Recently syndicated columnist Walter Williams noted that April 17th was Tax Day – the day until which we had to work this year to pay our combined federal, state, and local taxes.
Williams made this observation as preface to his argument that taxes are excessive and that federal budget deficits are strangling the economy. This position is also Republican Party dogma and is cited as justification for demanding tax and budget cuts.
Deficits, Williams explains, stifle economic growth because they result in government borrowing and inflation. Borrowing drives up interest rates leaving individuals and businesses with less to money to spend while inflation is “taxation by stealth” that debases the currency and takes yet more money out of our pockets.
Federal income taxes compound these problems by burdening the top 50% of earners with high marginal rates that they must endure because the other half of Americans pay little or nothing. Moreover, since non-payers have no stake in lowering tax rates, they support big-spending politicians and see tax cuts as a threat to the government’s ability to give them “handouts”.
It’s a simple and compelling narrative -- until it’s compared to reality. So, let’s do the comparison starting with Williams’ criticism of the tax system.
Williams states that “the top 1 percent of American income earners paid almost 37 percent of federal income taxes. The top 10 percent paid about 70 percent of federal income taxes, and the top 50 percent paid nearly 98 percent. Roughly 47 percent of Americans paid no federal income tax.”
This sounds grotesquely unfair and would be, if federal income taxes were the only taxes we pay. But, when pointing out that it took us 107 days to reach Tax Day, Williams included all federal, state, and local taxes. So, when complaining about uneven distribution of taxes, why does he mention only the federal income tax?
Because, had Williams included all federal and state taxes, his claim that the burden is distributed unevenly would have been destroyed.
When all federal and state taxes are included, the top 1 percent of taxpayers, who earn an average of $1.4 million annually, shoulders just 21.6 percent of the burden matching almost exactly their share of the nation’s total income – 21 percent.
Additionally, the top 1 percent’s total combined tax rate of 29 percent is almost the same as that of families making $68,000 per year whose combined rate is 28.3 percent. The only people who pay less than 20 percent of their income in taxes are the lowest earners whose average income is $13,000 per year. They pay 17.4%.
In short, the higher federal income tax rates experienced by the wealthy are almost entirely offset by Social Security and state taxes which exact a much larger share of incomes from middle and lower income earners.
As a side note, Williams’ accompanying surmise that “people who pay little or no taxes become constituents for big-spending politicians”, seems odd when most o f the income-poor states, including West Virginia, that pay comparatively little in income taxes and depend heavily on federal “handouts” voted decisively for the Republican presidential candidate in the last election.

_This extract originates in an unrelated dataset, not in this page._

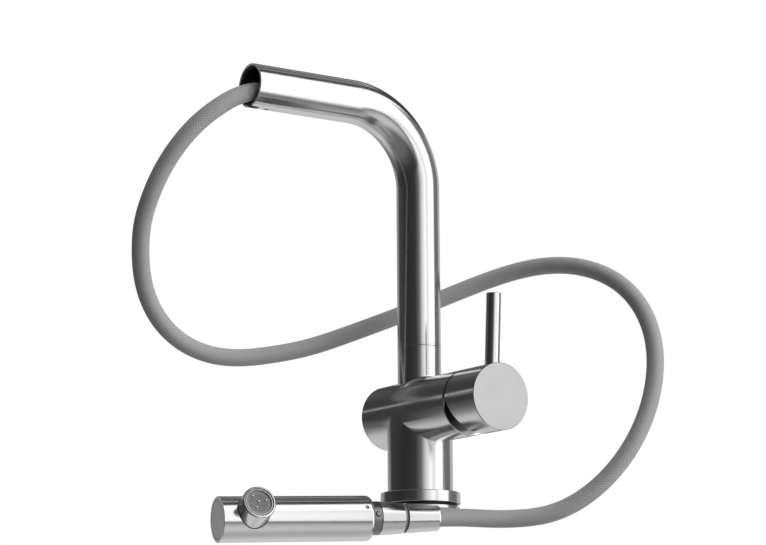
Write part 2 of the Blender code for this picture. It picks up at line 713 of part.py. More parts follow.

But, what about Williams’ implication that deficits and inflation suffocate the economy?
In the late 1990’s the federal government ran budget surpluses. Then came the income tax cuts passed under President George W. Bush and increases in military spending for wars in Iraq and Afghanistan. Large deficits ensued and the national debt grew by more than half. Then came the housing bubble and the economy crashed in 2007 and 2008. Tax revenues plunged and deficits became even greater as more people required assistance from safety-net programs.
It was exactly the high borrowing, deficit spending doomsday scenario Williams described and, if his theory were correct, the result by now should have been years of high interest rates and rampant inflation. But, both continue to be at lows not seen in fifty years.
Meanwhile, Williams’ other predicted result, slow economic growth, is contradicted by history. In 1947 , after years of deficit spending during World War II and continued deficit spending on the GI Bill and other programs, the national debt reached an all-time high as a percent of GDP – even larger than today’s debt. Yet, we didn’t cut budgets and impose austerity measures. And the result wasn’t economic ruin. It was the longest and most robust economic expansion in history during which deficits shrank and the debt declined as a percent of GDP.
We could have the same result today if Williams’ Republican co-religionists in congress would support rather than fight stimulus measures. Economic text books have long taught that, instead of hewing to the dogma of always balanced budgets, deficit spending can and should be used to stimulate the economy in times of slowdown and surpluses should be run in times of growth. The wisdom of that approach was proven in the bountiful decades that followed World War II and the price of ignoring that wisdom is evident in the now years-long economic downturn of European countries that made the mistake of actually applying Williams’ preferred policies.
In summary, Williams’ fears are repudiated by our historically low interest and inflation rates and by the post-World War II boom. And his belief in the virtues of austerity is repudiated by what has become a European depression. The question is whether Williams and Republicans in congress will finally give reality its due.